If your in a competitive market where you have to worry about negative SEO so much so that it is making an impact on your SERPs then I'm sure the web spam team would be more than interested in hearing from you


The largest problem with Disavow is that it doesn't scale as quickly as negative SEO does. You can't possibly build a legit disavow list, contacting every website, documenting effort, not to mention that Google doesn't even show you all the links, when $5 at Fiverr can toss 20k forum links at a site.


So how do you disavow thousands of links a day? That's what a negative SEO could buy for a few bucks on fiverr...


You are naive, even if disavow works, Google runs this update every six months are so. Do you realize what a traffic drop does to a business with payroll to meet?


Yes probably I am, because we are talking millions of sites and statisticly your going to get anomolies. Then again if your business model is based primarily on your SERPs then you have a bad business model and should be doing everything you can to mitigate that risk.

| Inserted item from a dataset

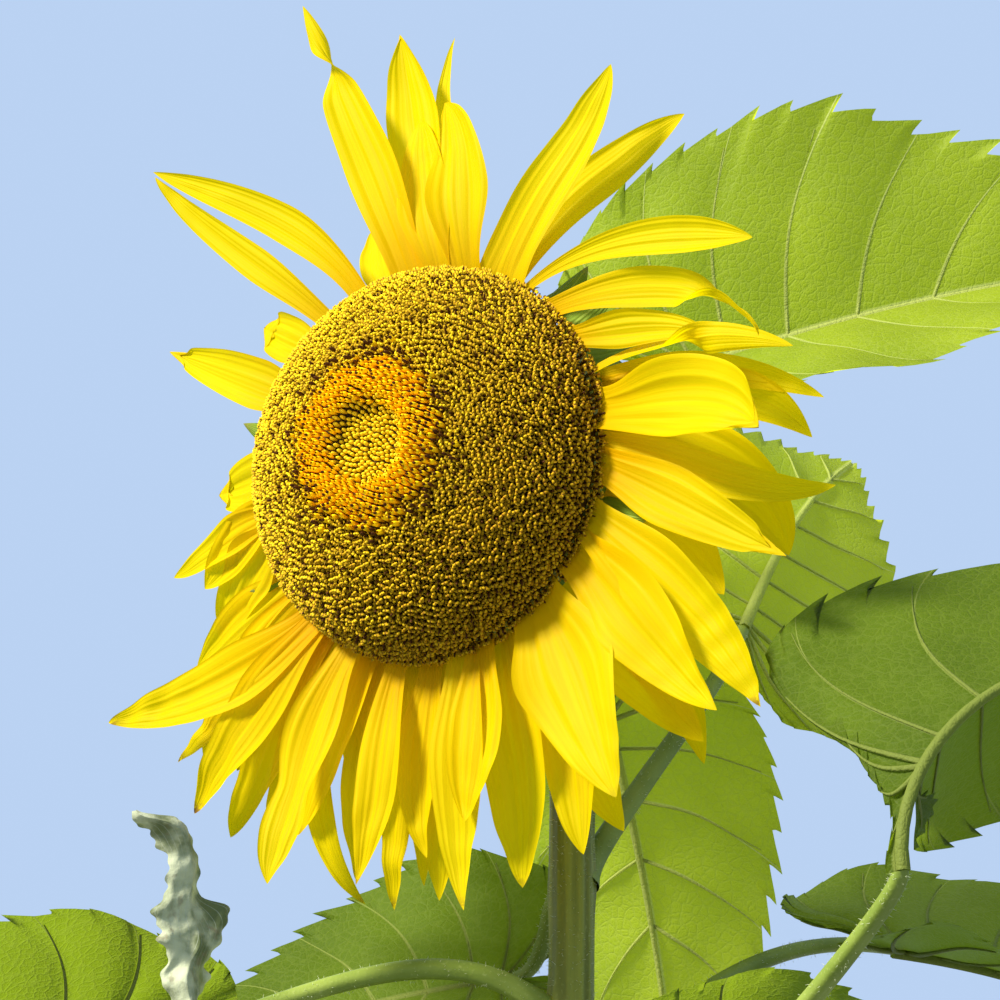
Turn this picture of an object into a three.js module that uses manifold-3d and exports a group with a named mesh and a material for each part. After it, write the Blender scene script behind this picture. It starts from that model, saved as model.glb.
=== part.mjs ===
import * as THREE from 'three';
import { mergeVertices } from 'three/addons/utils/BufferGeometryUtils.js';
import Module from 'manifold-3d';

// A rooted sunflower plant about two metres tall, in millimetres, +Z up.
// The origin is the middle of the stem's flat cut at ground level.
// The flower head faces -Y, turned towards -X, and nods slightly.

const wasm = await Module();
wasm.setup();

// Stem
const STEM_TOP = 1727;
const STEM_RADIUS_TOP = 8.7;
const STEM_TAPER = 7.5;
const FLARE_RADIUS = 8;
const FLARE_HEIGHT = 35;
const SWAY_X = -14;
const SWAY_Y = 8;
const STEM_SIDES = 12;
const STEM_LEVELS = [0, 30, 80, 180, 340, 520, 700, 880, 1060, 1240, 1420, 1580, STEM_TOP];

// Flower head: middle of the disc's rim, and the direction it faces
const HEAD = new THREE.Vector3(-57.6, -90, 1800);
const HEAD_TURN = 32.7;
const HEAD_NOD = 3.8;
const DISC_RADIUS = 80;
const DISC_HEIGHT = 49;
const DISC_SIDES = 22;
const RECEPTACLE_DEPTH = 42;
const NECK_RADIUS_END = 18;
const NECK_RISE = 45;
const NECK_REACH = 40;

// Ray florets and leaves
const RAY_FOOT = 77;
const RAY_THICKNESS = 1.2;
const LEAF_THICKNESS = 1.8;
const PETIOLE_RADIUS = 5.2;
const PETIOLE_SIDES = 6;

// Running gap between neighbours that touch on the plant
const GAP = 0.3;
const SLIVER = 0.05;

const RAD = Math.PI / 180;
const clamp01 = (v) => Math.min(1, Math.max(0, v));

function smooth(from, to, v) {
  const t = clamp01((v - from) / (to - from));
  return t * t * (3 - 2 * t);
}

function material(color, roughness = 0.6) {
  return new THREE.MeshStandardMaterial({ color, roughness, metalness: 0 });
}

const STEM_GREEN = material(0x6f8a2e);
const BRACT_GREEN = material(0x7f9a3a);
const LEAF_GREEN = material(0x7fa32a);
const WITHERED = material(0x8b9a7e);
const RAY_YELLOW = material(0xf2cc05, 0.5);
const DISC_GOLD = material(0xb8850c, 0.8);

// Negative when the faces point inwards
function enclosedVolume(positions, index) {
  const corner = (k) => new THREE.Vector3().fromArray(positions, 3 * index[k]);
  let volume = 0;
  for (let k = 0; k < index.length; k += 3) {
    volume += corner(k).dot(corner(k + 1).cross(corner(k + 2))) / 6;
  }
  return volume;
}

// Geometry with its faces turned outwards
function closed(points, index) {
  const positions = points.flatMap((p) => [p.x, p.y, p.z]);
  const geometry = new THREE.BufferGeometry();
  geometry.setAttribute('position', new THREE.Float32BufferAttribute(positions, 3));
  geometry.setIndex(enclosedVolume(positions, index) < 0 ? index.reverse() : index);
  return geometry;
}

// Closed mesh from rings of equal length; the ends are closed by strips
function loft(rings) {
  const n = rings[0].length;
  const index = [];
  for (let i = 0; i + 1 < rings.length; i += 1) {
    for (let j = 0; j < n; j += 1) {
      const a = i * n + j;
      const b = i * n + ((j + 1) % n);
      index.push(a, b, b + n, a, b + n, a + n);
    }
  }
  const last = (rings.length - 1) * n;
  for (let j = 1; j + 1 < n; j += 1) {
    index.push(0, j + 1, j);
    index.push(last, last + j, last + j + 1);
  }
  return closed(rings.flat(), index);
}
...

It's one of the risks you take which should of been identified if your a competent business owner that wants to survive.


Your post has nothing to do with the previous message or point, you're just switching arguments. Most e-commerce businesses cannot scale /downscale every 50% + or - organic search traffic changes.


Apologies your right. Trying to bring it back around to my original point by rephraseing my orgional statement then.

If your worried about this update then you haven't been doing seo right and If your relying solely on a 3rd party for the existence or profitability of your company then you have bigger issue at hand than just your seo.


For the record, I'm out. Been out since a few months after Panda, now I just do a thing here and there for others.

>>If your worried about this update then you haven't been doing seo right

I love this statement, heard it right after Panda when the "good SEOs" were bashing the panda hit sites...and then their own sites were destroyed too. As horrible as it may sound, I actually felt good.